The original Frostbite introduced an ideal, but never quite achieved it. It was a great engine, and we gave it an A for effort, but we all knew there were plenty of trees that wouldn’t fall down, and the odd structure that magically ignored hollow points. With Frostbite 2, DICE is back with a vengeance. It represents the fruition of a simple goal: to make the world inside a video game not just visual, but tactile. Make no mistake, it will change absolutely everything we know about what’s possible in-game.

And let’s not forget, all of this will be slammed onto a 64-player multiplayer combat experience, replete with jets, Humvees, helicopters, tanks, and buildings that collapse on your face. “Battlefield 3″ is the next level of progress in an industry that has grown too comfortable sitting in place. Brace yourselves for November, Dear Reader. The future is coming.

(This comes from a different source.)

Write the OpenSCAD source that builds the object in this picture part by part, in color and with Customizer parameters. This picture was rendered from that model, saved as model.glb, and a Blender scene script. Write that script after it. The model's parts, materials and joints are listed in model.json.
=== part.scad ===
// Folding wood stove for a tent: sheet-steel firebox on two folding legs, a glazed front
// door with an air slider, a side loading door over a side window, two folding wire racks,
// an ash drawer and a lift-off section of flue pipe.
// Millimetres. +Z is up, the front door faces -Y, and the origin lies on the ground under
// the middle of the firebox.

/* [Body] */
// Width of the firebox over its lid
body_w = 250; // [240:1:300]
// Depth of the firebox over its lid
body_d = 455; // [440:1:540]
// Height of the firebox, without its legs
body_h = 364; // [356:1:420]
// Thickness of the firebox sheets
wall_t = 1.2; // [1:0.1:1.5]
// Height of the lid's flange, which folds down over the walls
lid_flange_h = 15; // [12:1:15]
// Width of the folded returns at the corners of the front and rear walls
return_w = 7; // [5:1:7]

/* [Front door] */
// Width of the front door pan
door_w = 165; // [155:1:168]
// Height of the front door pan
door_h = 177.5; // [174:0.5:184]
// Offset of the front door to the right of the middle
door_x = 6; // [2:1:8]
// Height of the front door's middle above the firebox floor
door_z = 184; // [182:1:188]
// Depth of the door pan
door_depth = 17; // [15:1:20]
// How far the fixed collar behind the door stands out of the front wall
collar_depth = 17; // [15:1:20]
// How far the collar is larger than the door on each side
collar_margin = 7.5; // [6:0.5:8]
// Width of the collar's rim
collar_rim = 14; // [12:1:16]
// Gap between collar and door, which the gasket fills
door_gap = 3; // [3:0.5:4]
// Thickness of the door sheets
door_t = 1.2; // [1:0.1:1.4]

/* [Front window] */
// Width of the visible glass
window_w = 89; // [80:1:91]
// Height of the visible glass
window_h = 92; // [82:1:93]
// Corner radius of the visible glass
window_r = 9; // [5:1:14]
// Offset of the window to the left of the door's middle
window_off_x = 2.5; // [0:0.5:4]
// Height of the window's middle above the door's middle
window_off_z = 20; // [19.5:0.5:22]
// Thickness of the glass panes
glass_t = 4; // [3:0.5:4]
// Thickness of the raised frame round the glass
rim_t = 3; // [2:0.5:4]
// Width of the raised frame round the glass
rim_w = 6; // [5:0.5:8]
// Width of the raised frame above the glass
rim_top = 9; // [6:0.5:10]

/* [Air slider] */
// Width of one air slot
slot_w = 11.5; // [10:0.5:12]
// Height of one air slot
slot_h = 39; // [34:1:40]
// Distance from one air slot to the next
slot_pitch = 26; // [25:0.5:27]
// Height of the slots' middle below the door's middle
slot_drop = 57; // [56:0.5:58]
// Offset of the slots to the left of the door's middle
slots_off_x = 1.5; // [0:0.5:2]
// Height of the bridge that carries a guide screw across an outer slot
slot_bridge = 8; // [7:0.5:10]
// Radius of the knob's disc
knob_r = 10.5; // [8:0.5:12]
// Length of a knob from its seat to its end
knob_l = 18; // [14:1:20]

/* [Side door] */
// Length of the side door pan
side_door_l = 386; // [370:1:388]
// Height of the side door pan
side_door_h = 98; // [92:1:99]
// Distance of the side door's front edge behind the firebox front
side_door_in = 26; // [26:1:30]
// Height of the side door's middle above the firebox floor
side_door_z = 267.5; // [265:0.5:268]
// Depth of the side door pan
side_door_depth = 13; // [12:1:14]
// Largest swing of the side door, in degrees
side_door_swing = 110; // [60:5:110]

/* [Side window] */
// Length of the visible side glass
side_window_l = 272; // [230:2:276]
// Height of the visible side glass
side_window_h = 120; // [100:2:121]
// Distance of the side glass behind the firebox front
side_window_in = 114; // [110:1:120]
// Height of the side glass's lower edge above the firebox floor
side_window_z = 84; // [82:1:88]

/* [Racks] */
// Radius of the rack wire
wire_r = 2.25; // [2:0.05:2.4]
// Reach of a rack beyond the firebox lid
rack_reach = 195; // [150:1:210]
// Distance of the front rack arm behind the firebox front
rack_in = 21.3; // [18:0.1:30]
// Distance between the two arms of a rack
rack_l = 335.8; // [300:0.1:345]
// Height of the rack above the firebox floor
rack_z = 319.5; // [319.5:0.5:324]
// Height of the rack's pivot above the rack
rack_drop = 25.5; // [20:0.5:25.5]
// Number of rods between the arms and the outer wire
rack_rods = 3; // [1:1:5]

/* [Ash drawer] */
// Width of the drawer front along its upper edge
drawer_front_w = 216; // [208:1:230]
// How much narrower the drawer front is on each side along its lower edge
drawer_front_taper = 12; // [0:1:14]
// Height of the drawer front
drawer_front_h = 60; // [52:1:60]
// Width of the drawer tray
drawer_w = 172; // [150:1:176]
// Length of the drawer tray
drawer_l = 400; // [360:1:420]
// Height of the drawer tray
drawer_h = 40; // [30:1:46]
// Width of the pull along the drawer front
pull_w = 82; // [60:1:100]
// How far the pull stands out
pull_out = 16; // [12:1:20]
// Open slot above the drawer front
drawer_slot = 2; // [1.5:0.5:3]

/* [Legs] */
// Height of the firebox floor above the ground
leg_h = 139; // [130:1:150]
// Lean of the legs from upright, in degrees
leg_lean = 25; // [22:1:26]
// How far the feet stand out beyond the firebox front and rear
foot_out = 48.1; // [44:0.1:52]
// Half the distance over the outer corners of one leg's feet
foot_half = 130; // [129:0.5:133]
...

Battlefield 3: The Coming Tech Demo


“Battlefield 3″ is the hot girl at the bar with no personality. And she’s really hot. She’s Mila Kunis in “Black Swan” multiplied by Helen of Troy. But start talking to her about her English degree or her job as a receptionist, and the truth comes out: there’s nothing going on beneath the surface (no offense, English majors and/or receptionists).

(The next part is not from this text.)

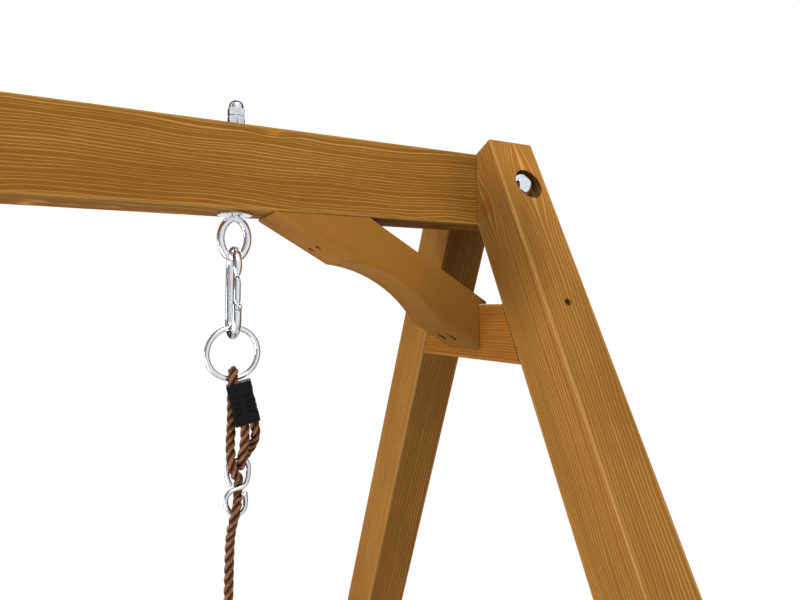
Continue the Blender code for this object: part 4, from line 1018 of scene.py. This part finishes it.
finish_node("top_beam", timber(
    "beam_timber", (0, 0, BOLT_Z), (1, 0, 0), (0, 1, 0), BEAM_SECTION,
    (0.03, -0.21), 0.0040, (140, 91, 28), (212, 162, 84), drift=0.019,
    knots=[(0.253, -0.035, 0.053, 0.006), (-0.31, 0.020, 0.047, 0.007)],
    # a lighter spot on the top edge over the knot, then painted shade at both ends where the
    # beam meets the legs
    painted_light_and_shade_spots=[((0.253, -0.035, 1.893), 0.003, 0.014, 1.35),
                ((0.535, -0.030, 1.850), 0.015, 0.105, 0.76),
                ((-0.535, -0.030, 1.850), 0.015, 0.105, 0.76)]))
finish_node("seat_board", timber(
    "seat_timber", (0, 0, SEAT_HEIGHT - SEAT_SECTION[1] / 2), (1, 0, 0), (0, 1, 0),
    SEAT_SECTION, (0.02, -0.12), 0.0060, drift=0.006))
for side_name, side_sign in SIDES.items():
    leg_x = side_sign * (HALF_SPAN + LEG_SECTION[0] / 2)
    # painted shade inside the frame bolt's counterbore
    painted_shade_bolt_bore = (side_sign * (HALF_SPAN + BOLT_OFFSET), BOLT_Z, PAINTED_SHADE_BORE_RADIUS)
    for end_name, end_sign in ENDS.items():
        down = Vector((0, end_sign * math.sin(LEG_SPLAY), -math.cos(LEG_SPLAY)))
        outward = Vector((0, end_sign * math.cos(LEG_SPLAY), math.sin(LEG_SPLAY)))
        head = Vector((leg_x, end_sign * LEG_INNER_Y, BEAM_UNDERSIDE))
        head += outward * LEG_SECTION[1] / 2
        knots = [(0.42, 0.030, -0.036, 0.006), (1.05, -0.035, 0.010, 0.008)]
        if end_name == "front":
            knots += [(-0.0102, -0.035 * side_sign, -0.0085, 0.0095),
                      (-0.0198, 0.0055 * side_sign, 0.036, 0.013)]
        finish_node(f"leg_{end_name}_{side_name}", timber(
            f"leg_timber_{end_name}_{side_name}", head, down, (1, 0, 0), LEG_SECTION,
            (0.085 * side_sign, 0.13), 0.0033, base=(152, 101, 38), line=(210, 162, 92),
            drift=0.010, line_strength=0.8, knots=knots, bore=painted_shade_bolt_bore,
            # painted shade on the back legs' inner face
            painted_shade_faces=[(0.0330, 0.0356, 0.70)] if end_name == "back" else [],
            # front legs: painted shade at the top of the inner side face under the beam, and a
            # painted highlight near the top of the outer face
            painted_light_and_shade_spots=[((side_sign * 0.488, end_sign * 0.075, 1.765), 0.05, 0.14, 0.62),
                        ((side_sign * 0.600, end_sign * 0.170, 1.880), 0.06, 0.19, 1.25)]
            if end_name == "front" else []))
    finish_node(f"crossbar_{side_name}", timber(
        f"crossbar_timber_{side_name}", (leg_x, 0, BEAM_UNDERSIDE - CROSSBAR_DROP), (0, 1, 0),
        (1, 0, 0), LEG_SECTION, (0.01, 0.13), 0.0034, base=(146, 90, 28),
        line=(196, 142, 72), drift=0.005, line_strength=0.8))
    run = Vector((side_sign * math.cos(BRACE_SLOPE), 0, -math.sin(BRACE_SLOPE)))
    grain_x, grain_drop = BRACE_GRAIN_CENTRE
    grain_centre = (side_sign * (HALF_SPAN - grain_x), 0, BEAM_UNDERSIDE - grain_drop)
    finish_node(f"knee_brace_{side_name}", timber(
        f"brace_timber_{side_name}", grain_centre, run, (0, 1, 0), BRACE_GRAIN_SECTION,
        (0.16, 0.01), 0.0085, base=(156, 105, 40), line=(182, 130, 60), drift=0.006,
        line_strength=0.45,
        # painted shade on the brace towards the leg
        painted_light_and_shade_spots=[((side_sign * 0.54, -0.03, 1.65), 0.04, 0.22, 0.66)]))

node_finishes = {"screw": plating, "washer": plating, "nut": plating, "bolt": plating,
                 "pin": plating, "ring": plating, "hook": plating, "gate": plating,
                 "adjuster": dull_plating, "clamp": plastic, "rope": rope_finish}
for node_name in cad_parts:
    if node_name.startswith(("leg_", "top_beam", "seat_board", "crossbar_left",
                             "crossbar_right", "knee_brace")):
        continue
    for word, finish in node_finishes.items():
        if word in node_name:
            finish_node(node_name, finish)
            break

Yes, BF3 is the hottest looking game on the market right now. It’s breathtaking. But what do you actually know about the game itself? What is it offering that’s never been done before? Wait, I’ll tell you: nothing. It’s exactly the same BF game that DICE has made before, with a massive face-lift. The biggest news I’ve seen is that they’re re-introduing jets. So they took something away, and now it’s coming back. Joy.

EA’s press releases have been a maser class of misdirection: you’re so busy drooling at the shadow rendering, that you don’t notice you’re seeing gameplay tropes that were worn out in 2004. I’m not a slave to innovation, I don’t think there’s anything wrong with strong fundamentals, but in a genre as worn-out as the gritty, military FPS, there’s no excuse for treading water.

And don’t tell me about Frostbite 2, or as I like to call it, “Frostbite 2: The Frostening.” Don’t get me wrong, I can’t wait to finally shoot that errant tree that refused to fall in “Bad Company 2,” and fulfill my lifelong dream of becoming some kind of homicidal lumberjack, but how exactly does this equate to sixty, hard-earned American greenbacks? It doesn’t.

You know, Epic released a sexy video full of amazing graphical showboating recently as well, but they at least had the decency to call it a tech demo. These guys have created an entire game just to show off some animation software they stole from “FIFA.” So yeah, it’s gorgeous. And yes, maybe I’d even like to take it home. But I don’t see “Battlefield 3″ being marriage material.

-AA

Let the dice fly high

  • http://padinga.com/members/brendan/ Brendan

    You know I’m a Battlefield fan, but I still have to disagree with the assertion that, thus far, there has been no substance to the little they’ve shown us.

    If you’ve watched any of the developer interviews with DICE, you’d know that Frostbite 2 was built from the ground up FOR BF3. They took what worked with Frostbite in BC1, BC2, and 1943, and redid it all better. Furthermore, what makes this game so exciting from a technological standpoint is that they’re not porting the game to any platform. Every multi-platform game engine has common code, and that’s still there, but none of the platform specific code is being ported or adapted to any other console. They’re using the unique features only the PC can provide for that version, and pushing the limits of the console hardware for the PS3 and 360 versions.

    Granted, none of that says anything about the gameplay. However all signs point to this game going back to the core Battlefield roots of large-scale combat.

    But — when has there ever been a Battlefield game (made by DICE) that wasn’t fun?

  • http://padinga.com/members/laughingfish/ Andrew Allen

    As you know, I never reveal which side I actually favor in a Versus piece. With that said, I think your arguments are essentially in line with what both sides of the debate argued: that the game is exceptionally beautiful, and pretty much hems (so far) to established lines of gameplay.

    Whether this is the sharpening of a formula to the point of perfection, or a redundant tech demo, is hard to say. Both sides could be well argued.

    I definitely agree with you about their development policy, however. Leading dev on the PC is a bold move and I wish more cross-platforms would employ it.